Homemade Apple Cider



If you’ve been here for long, you’ll know by now that even though I love to make things from scratch, I’m a practical person.  So, if I love something out there and think it’s healthy, I will go for the store-bought version and use my time wisely. But if there’s something I simply cannot bring myself to use, are preservative and sugar-laden products. So, my philosophy is simple: if it’s good and gives my time to my loved ones, I’ll go for it; if not, I’ll do it myself. I basically make things myself for two reasons – first, I control the result; therefore, I know for sure it will be healthy; second, nothing can beat the charm of lovely, homemade stuff!

One such ingredient that I often use at home during this time of the year is apple cider. And no, it’s not off the supermarket shelves. I make it right here, in my kitchen. It’s simple, easy, and requires barely any effort. The best part? You can do it just like I do too! 

So let’s get you started with how to make homemade apple cider. But before that, we’ll talk briefly about the benefits of apples – because what’s apple cider without apples, right? Let’s start:

Benefits of Apple

There’s a reason why they keep saying – an apple a day keeps the doctor away! This fruit is filled with so many vital nutrients we require for the overall health of our body. They help lower blood pressure and cholesterol. The high fiber content in apples helps boost the good cholesterol content in the body while preventing the build-up of bad cholesterol in the blood vessel walls.

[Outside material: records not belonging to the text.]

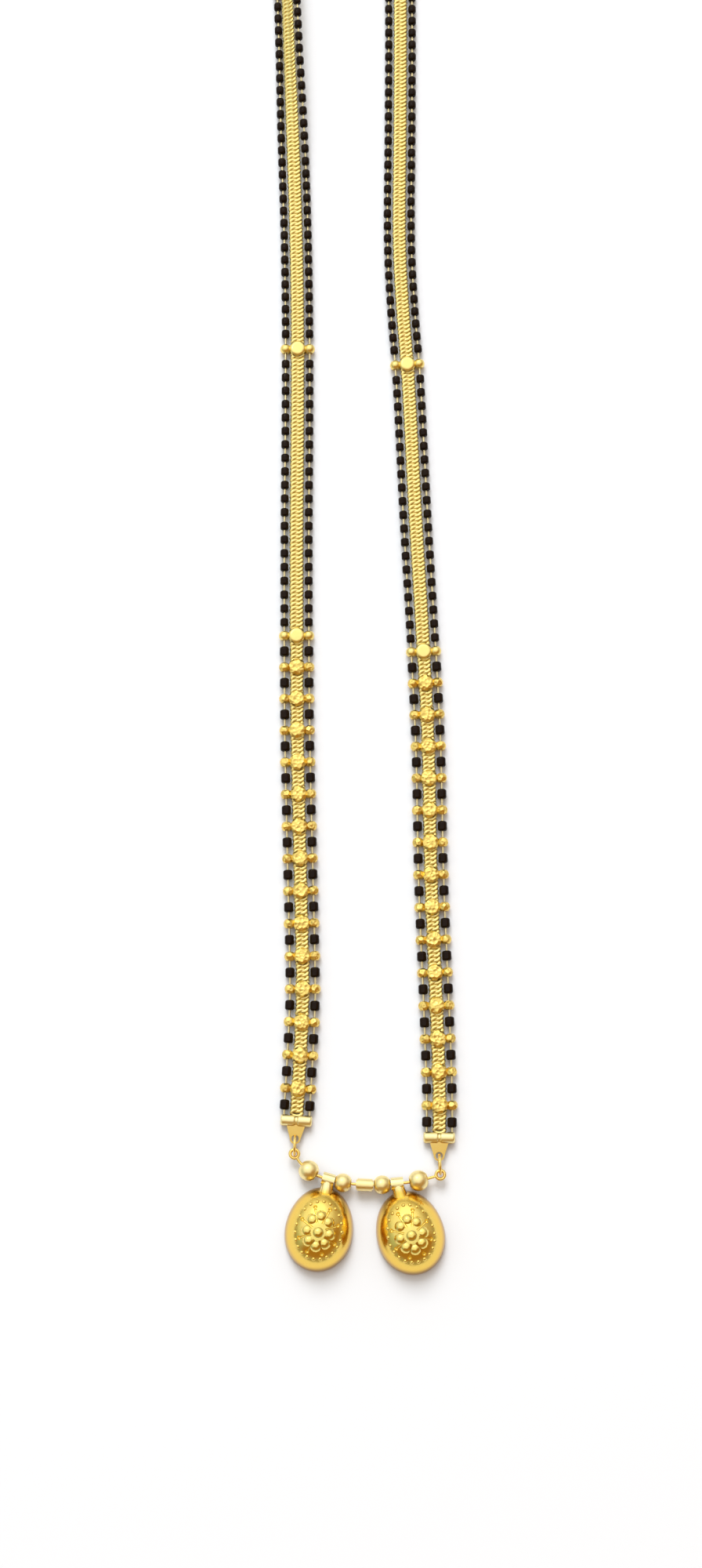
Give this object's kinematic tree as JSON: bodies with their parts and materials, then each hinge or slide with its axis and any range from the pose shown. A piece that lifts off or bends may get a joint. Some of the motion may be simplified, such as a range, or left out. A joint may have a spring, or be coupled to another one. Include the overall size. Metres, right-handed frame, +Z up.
{
  "type": "mangalsutra",
  "caption": "Long mangalsutra necklace: bead straps with a gold chain between black bead strings, joined in front by a wire with gold balls and a pair of hollow gold vatis.",
  "frame": {"origin": "middle of the box that the necklace fills, on the surface that it lies on", "axes": "+Z up from the surface, +Y from the vatis up the straps towards the hook, +X to the right when the vatis are nearest"},
  "size_m": [0.0476, 0.3816, 0.0088],
  "materials": {
    "gold": "polished",
    "pale_gold": "satin",
    "black_beads": "gloss"
  },
  "bodies": {
    "root": {"left_vati": "gold", "right_vati": "gold", "row_wire": "gold", "ball_1": "gold", "ball_2": "gold", "ball_3": "gold", "ball_4": "gold", "barrel": "gold", "left_ring": "gold", "right_ring": "gold", "left_end_bar": "gold", "right_end_bar": "gold", "left_ball_bars": "gold", "right_ball_bars": "gold", "left_low_spacer": "gold", "right_low_spacer": "gold", "left_high_spacer": "gold", "right_high_spacer": "gold", "left_chain": "pale_gold", "right_chain": "pale_gold", "left_outer_lower_beads": "black_beads", "left_inner_lower_beads": "black_beads", "right_outer_lower_beads": "black_beads", "right_inner_lower_beads": "black_beads", "left_outer_middle_beads": "black_beads", "left_inner_middle_beads": "black_beads", "right_outer_middle_beads": "black_beads", "right_inner_middle_beads": "black_beads", "left_outer_upper_string": "black_beads", "left_inner_upper_string": "black_beads", "right_outer_upper_string": "black_beads", "right_inner_upper_string": "black_beads", "left_outer_thread": "gold", "left_inner_thread": "gold", "right_outer_thread": "gold", "right_inner_thread": "gold", "left_back_bar": "gold", "right_back_bar": "gold", "left_back_ring": "gold", "right_back_ring": "gold", "hook": "gold"}
  },
  "joints": []
}
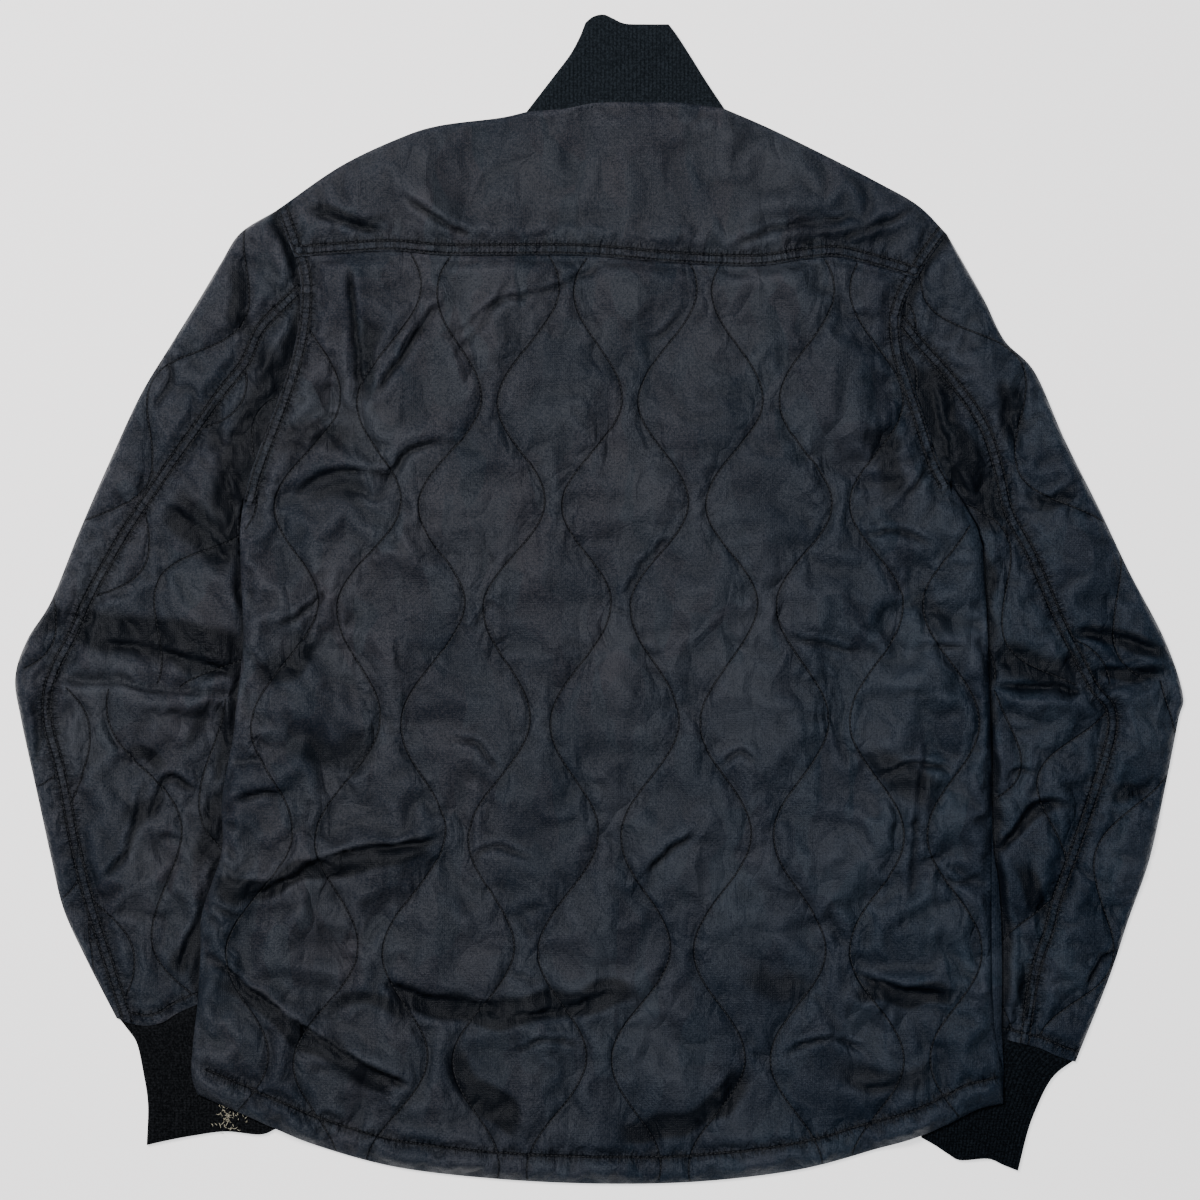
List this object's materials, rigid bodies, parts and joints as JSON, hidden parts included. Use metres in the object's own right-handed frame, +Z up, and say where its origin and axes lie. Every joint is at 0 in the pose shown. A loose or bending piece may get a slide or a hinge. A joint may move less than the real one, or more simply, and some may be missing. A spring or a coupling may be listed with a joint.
{
  "type": "quilted liner jacket",
  "caption": "Quilted nylon liner jacket laid flat with its back up: ribbed stand collar, plain yoke, ribbed cuffs, curved hem, sleeves bent with both forearms tucked under the body.",
  "frame": {"origin": "centre of the laid-out jacket's bounding box, on the table", "axes": "+Y from the hem to the collar, +Z up from the table, -X towards the wearer's left sleeve"},
  "size_m": [0.7718, 0.7726, 0.0179],
  "materials": {
    "nylon": "charcoal quilted nylon taffeta with a soft sheen",
    "rib_knit": "near-black rib knit, matt"
  },
  "bodies": {
    "root": {"back_body": "nylon", "back_yoke": "nylon", "front_left": "nylon", "front_right": "nylon", "sleeve_outer_left": "nylon", "sleeve_outer_right": "nylon", "sleeve_inner_left": "nylon", "sleeve_inner_right": "nylon", "cuff_left": "rib_knit", "cuff_right": "rib_knit", "collar": "rib_knit"}
  },
  "joints": []
}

The soluble fiber in apples aids digestion, helping us overcome different digestive ailments such as constipation and Irritable Bowel Syndrome (IBS). The fiber also helps slow down the process of digestion, keeping us full for a longer time. So we can safely conclude that apples are good for those looking for their happy weight.

Apples are rich in anti-inflammatory compounds that can increase the immunity of the body against illnesses. Apples are great for people with diabetes as they slow down the absorption of sugar in the bloodstream. This, in turn, helps regulate blood sugar levels. It’s time we chuck out the notion that apples aren’t good for those with diabetes! But remember fiber is the one doing the heavy lifting here, so if you have to choose between the fruit and a cider (especially the store-bought ones that are filtered or from concentrate), go for the whole fruit, as the juice will only spike the sugar blood levels.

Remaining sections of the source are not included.